Tutti parlano di Adolescence

Di “ADOLESCENCE”, serie tv già cult anche se riservata alla nicchia di audience Netflix, si è parlato e straparlato. Quasi tutti i giornali hanno messo in pista i loro migliori cavalli per spiegarci le pieghe recondite di questa storia inquietante di padri e figli (mettiamola così). Ed ognuno di loro sostiene che no, gli “altri” non hanno capito niente di incel, codici e pillole rosse e che se volete la spiegazione “vera”, profonda, psicologicamente e sociologicamente risolutiva di questo dramma dovete buttare via tutto e leggere il loro articolo.
Al contrario, non ho questa pretesa. Comincerò col dire che è del tutto meritato il successo di questa serie. Anzi, confortante. Perché significa che qualcuno (gli autori, e in particolare Stephen Graham, coautore e protagonista) è ancora capace di concepire e realizzare un’ opera di tale intensità, e che il pubblico è capace, a sua volta, di recepirne il messaggio angoscioso che propone.
Fatto di domande a larghissimo raggio sul momento storico che stiamo vivendo noi e i nostri figli, e su come sia praticamente impossibile affrontarlo con adeguata efficacia senza essere sopraffatti dai sensi di colpa. Perché Jamie Miller, tredicenne figlio di Eddie, brav’uomo working class, uccide freddamente e con premeditazione la compagna di scuola che lo tiene alla larga in modo un po’ sprezzante?
Una domanda che sembra collocare i quattro episodi che compongono la serie inglese in un mondo estraneo agli schemi mentali delle generazioni precedenti, compresi i genitori di Jamie e anche i detective che lo hanno arrestato. Ma che il pubblico al di qua del video percepisce, sia pure in modo confuso, come concreta e terribilmente attuale.
Il mondo dei figli, galassia perduta tra cellulari, codici comunicativi incomprensibili dai “grandi”e, di conseguenza, denso di pensieri angoscianti quanto imperscrutabili, è rappresentato con spietata crudezza, senza proporre strade al momento percorribili per una sua migliore comprensione.Il dialogo allucinante, in carcere, tra il ragazzo e la psicologa incaricata di indagarne la mente è a tal proposito indicativo.
La vera risposta alla domanda “perché Jamie uccide” o almeno la più corretta dovrebbe essere: non lo so.
Il che non vuole dire che non sia necessario approfondire, scavare, indagare, sviscerare motivazioni e aspetti al momento oscuri di quello che indubbiamente è un segnale d’allarme involutivo che la società in cui viviamo ci invia.
Ma occorreranno menti davvero illuminate e libere, per mettere a fuoco un problema ormai ufficialmente esteso alla massa misteriosa e impenetrabile costituita dai millennials.
Un problema che coinvolge dinamiche genitoriali, sessuali, anche morali tout court.
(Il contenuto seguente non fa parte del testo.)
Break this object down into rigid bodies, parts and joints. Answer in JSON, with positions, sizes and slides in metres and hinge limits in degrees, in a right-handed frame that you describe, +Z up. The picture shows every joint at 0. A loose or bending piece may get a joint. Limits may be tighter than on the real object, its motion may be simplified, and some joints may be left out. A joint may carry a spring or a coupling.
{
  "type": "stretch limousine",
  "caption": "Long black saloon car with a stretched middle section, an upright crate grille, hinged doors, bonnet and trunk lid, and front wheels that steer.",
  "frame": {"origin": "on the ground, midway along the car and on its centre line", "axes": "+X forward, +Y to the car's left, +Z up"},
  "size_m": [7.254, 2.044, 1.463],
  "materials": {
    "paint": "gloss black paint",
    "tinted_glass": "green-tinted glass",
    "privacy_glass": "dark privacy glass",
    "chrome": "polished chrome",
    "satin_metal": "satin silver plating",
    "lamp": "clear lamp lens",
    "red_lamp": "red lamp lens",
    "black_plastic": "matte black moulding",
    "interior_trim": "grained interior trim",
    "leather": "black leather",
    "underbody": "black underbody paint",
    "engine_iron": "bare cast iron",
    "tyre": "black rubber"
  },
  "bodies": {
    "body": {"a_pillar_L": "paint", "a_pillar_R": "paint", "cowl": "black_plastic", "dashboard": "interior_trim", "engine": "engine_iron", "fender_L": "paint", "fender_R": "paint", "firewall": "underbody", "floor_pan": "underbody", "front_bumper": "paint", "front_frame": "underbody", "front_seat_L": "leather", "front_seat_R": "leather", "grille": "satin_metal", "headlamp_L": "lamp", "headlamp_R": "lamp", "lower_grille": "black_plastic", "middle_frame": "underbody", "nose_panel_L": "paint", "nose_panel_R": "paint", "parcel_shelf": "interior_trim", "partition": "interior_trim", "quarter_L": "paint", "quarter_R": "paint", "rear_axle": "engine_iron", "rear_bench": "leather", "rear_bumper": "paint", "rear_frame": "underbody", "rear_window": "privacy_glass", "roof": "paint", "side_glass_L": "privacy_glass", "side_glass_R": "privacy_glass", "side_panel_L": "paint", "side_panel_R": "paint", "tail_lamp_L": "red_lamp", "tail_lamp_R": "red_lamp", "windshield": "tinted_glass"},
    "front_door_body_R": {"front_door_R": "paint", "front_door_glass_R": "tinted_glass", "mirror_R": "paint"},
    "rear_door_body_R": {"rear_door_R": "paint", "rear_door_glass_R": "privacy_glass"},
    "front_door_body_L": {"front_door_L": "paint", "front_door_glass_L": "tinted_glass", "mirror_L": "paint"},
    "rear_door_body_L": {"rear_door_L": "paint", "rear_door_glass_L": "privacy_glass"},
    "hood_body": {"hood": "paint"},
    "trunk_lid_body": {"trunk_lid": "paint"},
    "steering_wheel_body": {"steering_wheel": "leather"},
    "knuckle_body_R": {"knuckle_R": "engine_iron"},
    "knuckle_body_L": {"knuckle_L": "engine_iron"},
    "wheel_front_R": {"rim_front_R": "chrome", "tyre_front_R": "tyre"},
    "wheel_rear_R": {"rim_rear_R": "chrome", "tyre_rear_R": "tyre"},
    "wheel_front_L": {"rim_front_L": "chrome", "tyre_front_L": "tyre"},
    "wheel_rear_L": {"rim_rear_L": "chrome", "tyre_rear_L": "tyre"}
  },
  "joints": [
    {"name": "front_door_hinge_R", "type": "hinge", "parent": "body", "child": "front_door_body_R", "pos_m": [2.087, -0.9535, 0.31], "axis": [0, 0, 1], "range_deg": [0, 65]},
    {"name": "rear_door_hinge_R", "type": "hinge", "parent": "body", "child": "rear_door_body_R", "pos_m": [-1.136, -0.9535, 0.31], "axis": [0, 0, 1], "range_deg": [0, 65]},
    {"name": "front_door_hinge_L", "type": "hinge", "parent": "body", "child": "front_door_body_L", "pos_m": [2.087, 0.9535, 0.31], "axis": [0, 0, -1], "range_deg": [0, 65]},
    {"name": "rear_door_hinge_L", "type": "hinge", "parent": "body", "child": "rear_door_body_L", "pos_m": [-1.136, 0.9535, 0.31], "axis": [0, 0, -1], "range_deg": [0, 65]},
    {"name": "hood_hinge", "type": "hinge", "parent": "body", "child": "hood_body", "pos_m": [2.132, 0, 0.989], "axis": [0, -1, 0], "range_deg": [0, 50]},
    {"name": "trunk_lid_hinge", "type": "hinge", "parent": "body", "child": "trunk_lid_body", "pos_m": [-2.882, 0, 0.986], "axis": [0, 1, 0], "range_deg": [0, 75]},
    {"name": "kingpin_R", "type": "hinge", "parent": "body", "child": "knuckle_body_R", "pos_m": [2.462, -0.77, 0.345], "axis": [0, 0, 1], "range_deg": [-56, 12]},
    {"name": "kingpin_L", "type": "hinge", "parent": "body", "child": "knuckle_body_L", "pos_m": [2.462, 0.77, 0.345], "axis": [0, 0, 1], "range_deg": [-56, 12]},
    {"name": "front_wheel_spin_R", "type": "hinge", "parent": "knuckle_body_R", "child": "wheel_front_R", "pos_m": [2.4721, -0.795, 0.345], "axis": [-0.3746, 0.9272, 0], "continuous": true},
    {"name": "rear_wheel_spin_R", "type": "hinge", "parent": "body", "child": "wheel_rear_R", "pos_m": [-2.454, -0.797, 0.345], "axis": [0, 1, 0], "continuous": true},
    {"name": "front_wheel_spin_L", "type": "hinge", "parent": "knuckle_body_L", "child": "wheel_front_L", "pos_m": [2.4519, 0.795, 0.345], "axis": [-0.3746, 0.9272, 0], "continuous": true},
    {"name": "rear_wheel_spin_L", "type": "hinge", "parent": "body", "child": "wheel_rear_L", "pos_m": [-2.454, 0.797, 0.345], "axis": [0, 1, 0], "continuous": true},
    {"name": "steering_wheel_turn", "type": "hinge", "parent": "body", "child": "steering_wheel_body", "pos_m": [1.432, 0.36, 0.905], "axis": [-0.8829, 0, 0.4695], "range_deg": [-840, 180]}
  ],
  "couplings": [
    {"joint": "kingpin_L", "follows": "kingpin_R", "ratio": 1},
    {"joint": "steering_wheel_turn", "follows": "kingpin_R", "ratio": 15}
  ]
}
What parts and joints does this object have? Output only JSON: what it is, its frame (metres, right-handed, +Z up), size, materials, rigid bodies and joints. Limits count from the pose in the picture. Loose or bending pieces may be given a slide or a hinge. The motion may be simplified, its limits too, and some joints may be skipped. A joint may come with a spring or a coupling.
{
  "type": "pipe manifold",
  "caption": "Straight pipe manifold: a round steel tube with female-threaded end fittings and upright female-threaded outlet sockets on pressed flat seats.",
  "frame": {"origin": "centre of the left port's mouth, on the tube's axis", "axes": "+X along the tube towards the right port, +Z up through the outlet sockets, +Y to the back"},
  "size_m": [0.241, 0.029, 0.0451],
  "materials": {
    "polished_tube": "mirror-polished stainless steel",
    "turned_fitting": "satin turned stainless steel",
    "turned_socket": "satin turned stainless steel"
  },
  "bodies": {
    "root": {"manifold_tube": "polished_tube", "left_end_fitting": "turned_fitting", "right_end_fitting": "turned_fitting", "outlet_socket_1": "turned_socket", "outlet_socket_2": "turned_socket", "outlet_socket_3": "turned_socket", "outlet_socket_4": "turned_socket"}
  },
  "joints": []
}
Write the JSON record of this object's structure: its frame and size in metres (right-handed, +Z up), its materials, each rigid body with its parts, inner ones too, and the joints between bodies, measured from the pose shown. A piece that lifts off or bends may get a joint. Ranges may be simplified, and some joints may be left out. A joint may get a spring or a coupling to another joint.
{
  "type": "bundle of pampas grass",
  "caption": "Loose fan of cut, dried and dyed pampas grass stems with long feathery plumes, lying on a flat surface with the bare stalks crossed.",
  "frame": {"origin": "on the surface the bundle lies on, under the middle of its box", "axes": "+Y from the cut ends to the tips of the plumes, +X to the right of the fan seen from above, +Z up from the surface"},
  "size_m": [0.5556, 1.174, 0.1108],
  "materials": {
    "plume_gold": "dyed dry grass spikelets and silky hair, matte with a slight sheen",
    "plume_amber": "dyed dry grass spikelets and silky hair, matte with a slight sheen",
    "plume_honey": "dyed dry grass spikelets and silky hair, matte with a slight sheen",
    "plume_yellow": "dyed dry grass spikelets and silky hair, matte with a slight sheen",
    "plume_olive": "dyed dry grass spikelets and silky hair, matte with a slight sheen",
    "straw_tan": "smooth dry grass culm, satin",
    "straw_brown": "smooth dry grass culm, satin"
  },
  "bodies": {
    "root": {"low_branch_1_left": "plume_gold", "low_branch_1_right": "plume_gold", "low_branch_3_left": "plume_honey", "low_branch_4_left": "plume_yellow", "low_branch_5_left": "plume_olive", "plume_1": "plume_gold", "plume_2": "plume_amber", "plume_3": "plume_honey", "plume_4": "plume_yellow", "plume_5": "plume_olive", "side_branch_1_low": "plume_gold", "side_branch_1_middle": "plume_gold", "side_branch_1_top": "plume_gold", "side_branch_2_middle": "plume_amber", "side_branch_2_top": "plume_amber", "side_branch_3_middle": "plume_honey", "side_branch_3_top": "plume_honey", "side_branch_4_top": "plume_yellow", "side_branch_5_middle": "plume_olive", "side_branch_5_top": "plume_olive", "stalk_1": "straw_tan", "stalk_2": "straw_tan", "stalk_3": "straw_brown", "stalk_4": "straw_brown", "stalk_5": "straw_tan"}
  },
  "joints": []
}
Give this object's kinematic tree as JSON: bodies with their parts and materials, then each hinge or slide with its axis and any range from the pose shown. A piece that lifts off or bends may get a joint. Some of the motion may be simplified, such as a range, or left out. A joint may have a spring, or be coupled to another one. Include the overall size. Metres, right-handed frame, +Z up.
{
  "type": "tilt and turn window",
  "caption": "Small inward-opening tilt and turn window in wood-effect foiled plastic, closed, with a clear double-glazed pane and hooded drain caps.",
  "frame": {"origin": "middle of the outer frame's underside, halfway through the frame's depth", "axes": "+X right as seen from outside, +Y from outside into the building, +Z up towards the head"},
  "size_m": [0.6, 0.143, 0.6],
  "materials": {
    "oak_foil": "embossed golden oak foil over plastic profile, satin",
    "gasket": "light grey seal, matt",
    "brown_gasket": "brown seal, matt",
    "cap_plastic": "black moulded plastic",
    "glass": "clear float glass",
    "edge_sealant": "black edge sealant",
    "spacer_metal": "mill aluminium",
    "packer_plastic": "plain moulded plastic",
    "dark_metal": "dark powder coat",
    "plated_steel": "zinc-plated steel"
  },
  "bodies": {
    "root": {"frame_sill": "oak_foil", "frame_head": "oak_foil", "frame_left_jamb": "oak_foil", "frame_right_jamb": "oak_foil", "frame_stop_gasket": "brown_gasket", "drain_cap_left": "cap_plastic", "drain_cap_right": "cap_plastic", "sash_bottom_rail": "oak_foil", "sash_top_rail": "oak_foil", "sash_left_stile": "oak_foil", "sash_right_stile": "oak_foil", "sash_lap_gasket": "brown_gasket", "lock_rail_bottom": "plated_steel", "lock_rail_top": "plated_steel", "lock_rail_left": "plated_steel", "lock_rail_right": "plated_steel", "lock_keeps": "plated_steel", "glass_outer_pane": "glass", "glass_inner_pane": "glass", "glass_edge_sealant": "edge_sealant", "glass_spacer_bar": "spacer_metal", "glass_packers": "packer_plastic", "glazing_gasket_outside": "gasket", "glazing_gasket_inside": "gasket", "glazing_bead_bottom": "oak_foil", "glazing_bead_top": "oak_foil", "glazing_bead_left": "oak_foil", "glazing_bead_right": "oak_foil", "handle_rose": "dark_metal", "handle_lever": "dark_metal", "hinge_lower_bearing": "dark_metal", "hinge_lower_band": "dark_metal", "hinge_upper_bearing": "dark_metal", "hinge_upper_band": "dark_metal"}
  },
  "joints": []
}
La conflittualità ormai permanente tra i sessi sta deflagrando in una vera guerra, con morti e feriti in aumento su tutta la linea. E a tutt’ oggi non sembra apparire nessuna luce in fondo al tunnel.
L’ unica cosa che mi sento di dire sul tema, a scopo costruttivo, è che evidentemente le strade finora intraprese non hanno funzionato. E che la via del dialogo, tra genitori e figli o tra generi diversi, porta sempre migliori risultati del conflitto aperto. Anche se è la più difficile e faticosa.
Un’ ultima considerazione, forse banale, forse anche frivola: chi sono i maestri della cultura popolare del terzo millennio? Qual è il loro peso nella formazione a tutto tondo degli adolescenti? In che misura hanno contribuito alla formazione dei loro “colleghi” della seconda metà del novecento gente come Bob Dylan, Jack Kerouac, in Italia Pier Paolo Pasolini, Umberto Eco, Leonardo Sciascia e perché no, cantautori come De André o Guccini? Per citarne solo alcuni. Un elemento che vale la pena tenere in conto.